== Task directions ==
Print the full listing exactly.

== Items ==
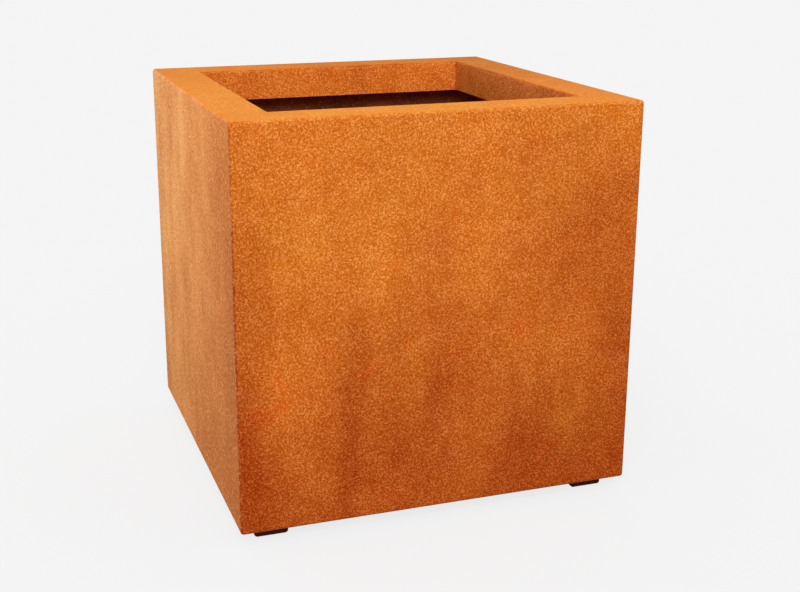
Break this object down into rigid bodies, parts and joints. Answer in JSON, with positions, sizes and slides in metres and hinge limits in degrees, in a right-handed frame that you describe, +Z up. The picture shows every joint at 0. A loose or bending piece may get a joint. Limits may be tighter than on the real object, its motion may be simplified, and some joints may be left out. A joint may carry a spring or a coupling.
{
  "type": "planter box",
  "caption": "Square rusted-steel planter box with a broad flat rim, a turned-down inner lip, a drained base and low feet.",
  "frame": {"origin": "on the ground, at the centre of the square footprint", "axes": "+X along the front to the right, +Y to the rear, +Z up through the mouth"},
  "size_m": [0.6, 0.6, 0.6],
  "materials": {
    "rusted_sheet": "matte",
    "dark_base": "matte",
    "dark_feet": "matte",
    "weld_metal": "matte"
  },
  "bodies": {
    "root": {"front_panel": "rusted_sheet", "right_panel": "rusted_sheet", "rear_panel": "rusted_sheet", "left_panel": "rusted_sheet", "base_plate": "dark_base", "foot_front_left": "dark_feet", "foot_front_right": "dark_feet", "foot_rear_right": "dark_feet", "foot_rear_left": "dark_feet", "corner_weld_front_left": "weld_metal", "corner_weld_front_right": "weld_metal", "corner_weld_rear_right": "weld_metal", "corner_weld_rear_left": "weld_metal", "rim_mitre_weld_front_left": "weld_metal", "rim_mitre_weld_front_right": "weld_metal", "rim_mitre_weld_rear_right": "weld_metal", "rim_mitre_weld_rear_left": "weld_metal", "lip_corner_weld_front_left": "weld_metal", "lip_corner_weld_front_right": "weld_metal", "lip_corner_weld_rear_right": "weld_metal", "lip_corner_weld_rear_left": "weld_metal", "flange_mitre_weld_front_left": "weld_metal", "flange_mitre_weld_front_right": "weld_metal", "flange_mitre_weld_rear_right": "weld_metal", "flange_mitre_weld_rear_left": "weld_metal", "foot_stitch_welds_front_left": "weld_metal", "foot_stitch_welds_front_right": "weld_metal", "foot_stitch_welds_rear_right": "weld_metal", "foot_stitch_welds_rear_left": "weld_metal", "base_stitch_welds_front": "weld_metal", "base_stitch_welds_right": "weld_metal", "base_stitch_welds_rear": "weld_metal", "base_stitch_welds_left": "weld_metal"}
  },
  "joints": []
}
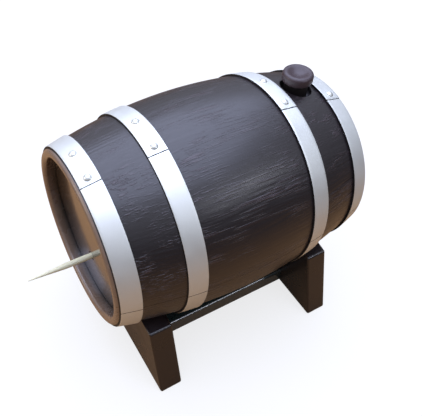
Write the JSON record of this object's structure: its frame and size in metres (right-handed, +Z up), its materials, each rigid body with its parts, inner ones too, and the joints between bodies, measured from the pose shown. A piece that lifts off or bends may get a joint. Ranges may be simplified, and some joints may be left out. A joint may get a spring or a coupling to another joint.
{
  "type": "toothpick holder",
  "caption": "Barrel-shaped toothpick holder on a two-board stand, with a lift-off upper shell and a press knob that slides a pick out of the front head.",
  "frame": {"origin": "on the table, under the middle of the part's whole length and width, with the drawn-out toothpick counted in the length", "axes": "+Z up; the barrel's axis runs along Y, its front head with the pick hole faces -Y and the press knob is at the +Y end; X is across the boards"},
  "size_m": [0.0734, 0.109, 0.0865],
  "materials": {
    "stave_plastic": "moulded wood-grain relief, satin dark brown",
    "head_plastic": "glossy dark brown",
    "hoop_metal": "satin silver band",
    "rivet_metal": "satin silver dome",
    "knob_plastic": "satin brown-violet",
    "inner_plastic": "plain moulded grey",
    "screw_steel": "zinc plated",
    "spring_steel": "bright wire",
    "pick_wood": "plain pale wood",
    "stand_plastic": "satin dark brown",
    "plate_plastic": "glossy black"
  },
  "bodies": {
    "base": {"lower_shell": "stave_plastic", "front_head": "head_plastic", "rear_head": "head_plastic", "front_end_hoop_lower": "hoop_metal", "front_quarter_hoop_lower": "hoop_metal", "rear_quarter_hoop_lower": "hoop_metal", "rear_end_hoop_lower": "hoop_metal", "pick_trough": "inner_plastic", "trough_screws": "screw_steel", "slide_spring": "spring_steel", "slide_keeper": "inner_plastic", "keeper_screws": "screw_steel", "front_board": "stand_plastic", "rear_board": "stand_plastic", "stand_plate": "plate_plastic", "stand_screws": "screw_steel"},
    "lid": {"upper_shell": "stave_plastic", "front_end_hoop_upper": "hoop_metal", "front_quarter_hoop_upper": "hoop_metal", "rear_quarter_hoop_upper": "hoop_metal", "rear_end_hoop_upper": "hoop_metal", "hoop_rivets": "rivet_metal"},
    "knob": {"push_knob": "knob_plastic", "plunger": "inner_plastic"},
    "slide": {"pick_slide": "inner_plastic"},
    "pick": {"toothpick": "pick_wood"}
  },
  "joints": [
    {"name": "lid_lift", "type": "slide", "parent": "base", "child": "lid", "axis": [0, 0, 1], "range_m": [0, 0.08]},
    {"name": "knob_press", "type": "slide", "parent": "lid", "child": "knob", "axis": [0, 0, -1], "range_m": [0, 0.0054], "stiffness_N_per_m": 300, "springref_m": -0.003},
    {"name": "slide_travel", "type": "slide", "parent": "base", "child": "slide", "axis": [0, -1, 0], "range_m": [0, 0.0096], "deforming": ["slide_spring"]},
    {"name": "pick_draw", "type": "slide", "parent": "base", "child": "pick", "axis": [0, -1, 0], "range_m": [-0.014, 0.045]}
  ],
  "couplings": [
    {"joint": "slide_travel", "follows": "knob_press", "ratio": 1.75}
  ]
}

== Exercise response ==
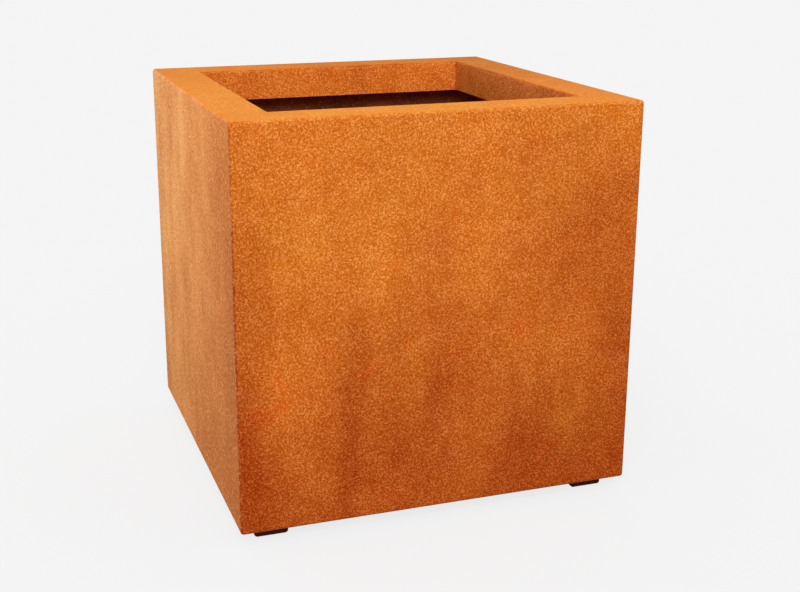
Break this object down into rigid bodies, parts and joints. Answer in JSON, with positions, sizes and slides in metres and hinge limits in degrees, in a right-handed frame that you describe, +Z up. The picture shows every joint at 0. A loose or bending piece may get a joint. Limits may be tighter than on the real object, its motion may be simplified, and some joints may be left out. A joint may carry a spring or a coupling.
{
  "type": "planter box",
  "caption": "Square rusted-steel planter box with a broad flat rim, a turned-down inner lip, a drained base and low feet.",
  "frame": {"origin": "on the ground, at the centre of the square footprint", "axes": "+X along the front to the right, +Y to the rear, +Z up through the mouth"},
  "size_m": [0.6, 0.6, 0.6],
  "materials": {
    "rusted_sheet": "matte",
    "dark_base": "matte",
    "dark_feet": "matte",
    "weld_metal": "matte"
  },
  "bodies": {
    "root": {"front_panel": "rusted_sheet", "right_panel": "rusted_sheet", "rear_panel": "rusted_sheet", "left_panel": "rusted_sheet", "base_plate": "dark_base", "foot_front_left": "dark_feet", "foot_front_right": "dark_feet", "foot_rear_right": "dark_feet", "foot_rear_left": "dark_feet", "corner_weld_front_left": "weld_metal", "corner_weld_front_right": "weld_metal", "corner_weld_rear_right": "weld_metal", "corner_weld_rear_left": "weld_metal", "rim_mitre_weld_front_left": "weld_metal", "rim_mitre_weld_front_right": "weld_metal", "rim_mitre_weld_rear_right": "weld_metal", "rim_mitre_weld_rear_left": "weld_metal", "lip_corner_weld_front_left": "weld_metal", "lip_corner_weld_front_right": "weld_metal", "lip_corner_weld_rear_right": "weld_metal", "lip_corner_weld_rear_left": "weld_metal", "flange_mitre_weld_front_left": "weld_metal", "flange_mitre_weld_front_right": "weld_metal", "flange_mitre_weld_rear_right": "weld_metal", "flange_mitre_weld_rear_left": "weld_metal", "foot_stitch_welds_front_left": "weld_metal", "foot_stitch_welds_front_right": "weld_metal", "foot_stitch_welds_rear_right": "weld_metal", "foot_stitch_welds_rear_left": "weld_metal", "base_stitch_welds_front": "weld_metal", "base_stitch_welds_right": "weld_metal", "base_stitch_welds_rear": "weld_metal", "base_stitch_welds_left": "weld_metal"}
  },
  "joints": []
}
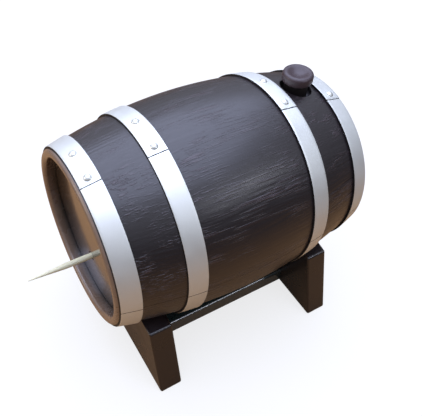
Write the JSON record of this object's structure: its frame and size in metres (right-handed, +Z up), its materials, each rigid body with its parts, inner ones too, and the joints between bodies, measured from the pose shown. A piece that lifts off or bends may get a joint. Ranges may be simplified, and some joints may be left out. A joint may get a spring or a coupling to another joint.
{
  "type": "toothpick holder",
  "caption": "Barrel-shaped toothpick holder on a two-board stand, with a lift-off upper shell and a press knob that slides a pick out of the front head.",
  "frame": {"origin": "on the table, under the middle of the part's whole length and width, with the drawn-out toothpick counted in the length", "axes": "+Z up; the barrel's axis runs along Y, its front head with the pick hole faces -Y and the press knob is at the +Y end; X is across the boards"},
  "size_m": [0.0734, 0.109, 0.0865],
  "materials": {
    "stave_plastic": "moulded wood-grain relief, satin dark brown",
    "head_plastic": "glossy dark brown",
    "hoop_metal": "satin silver band",
    "rivet_metal": "satin silver dome",
    "knob_plastic": "satin brown-violet",
    "inner_plastic": "plain moulded grey",
    "screw_steel": "zinc plated",
    "spring_steel": "bright wire",
    "pick_wood": "plain pale wood",
    "stand_plastic": "satin dark brown",
    "plate_plastic": "glossy black"
  },
  "bodies": {
    "base": {"lower_shell": "stave_plastic", "front_head": "head_plastic", "rear_head": "head_plastic", "front_end_hoop_lower": "hoop_metal", "front_quarter_hoop_lower": "hoop_metal", "rear_quarter_hoop_lower": "hoop_metal", "rear_end_hoop_lower": "hoop_metal", "pick_trough": "inner_plastic", "trough_screws": "screw_steel", "slide_spring": "spring_steel", "slide_keeper": "inner_plastic", "keeper_screws": "screw_steel", "front_board": "stand_plastic", "rear_board": "stand_plastic", "stand_plate": "plate_plastic", "stand_screws": "screw_steel"},
    "lid": {"upper_shell": "stave_plastic", "front_end_hoop_upper": "hoop_metal", "front_quarter_hoop_upper": "hoop_metal", "rear_quarter_hoop_upper": "hoop_metal", "rear_end_hoop_upper": "hoop_metal", "hoop_rivets": "rivet_metal"},
    "knob": {"push_knob": "knob_plastic", "plunger": "inner_plastic"},
    "slide": {"pick_slide": "inner_plastic"},
    "pick": {"toothpick": "pick_wood"}
  },
  "joints": [
    {"name": "lid_lift", "type": "slide", "parent": "base", "child": "lid", "axis": [0, 0, 1], "range_m": [0, 0.08]},
    {"name": "knob_press", "type": "slide", "parent": "lid", "child": "knob", "axis": [0, 0, -1], "range_m": [0, 0.0054], "stiffness_N_per_m": 300, "springref_m": -0.003},
    {"name": "slide_travel", "type": "slide", "parent": "base", "child": "slide", "axis": [0, -1, 0], "range_m": [0, 0.0096], "deforming": ["slide_spring"]},
    {"name": "pick_draw", "type": "slide", "parent": "base", "child": "pick", "axis": [0, -1, 0], "range_m": [-0.014, 0.045]}
  ],
  "couplings": [
    {"joint": "slide_travel", "follows": "knob_press", "ratio": 1.75}
  ]
}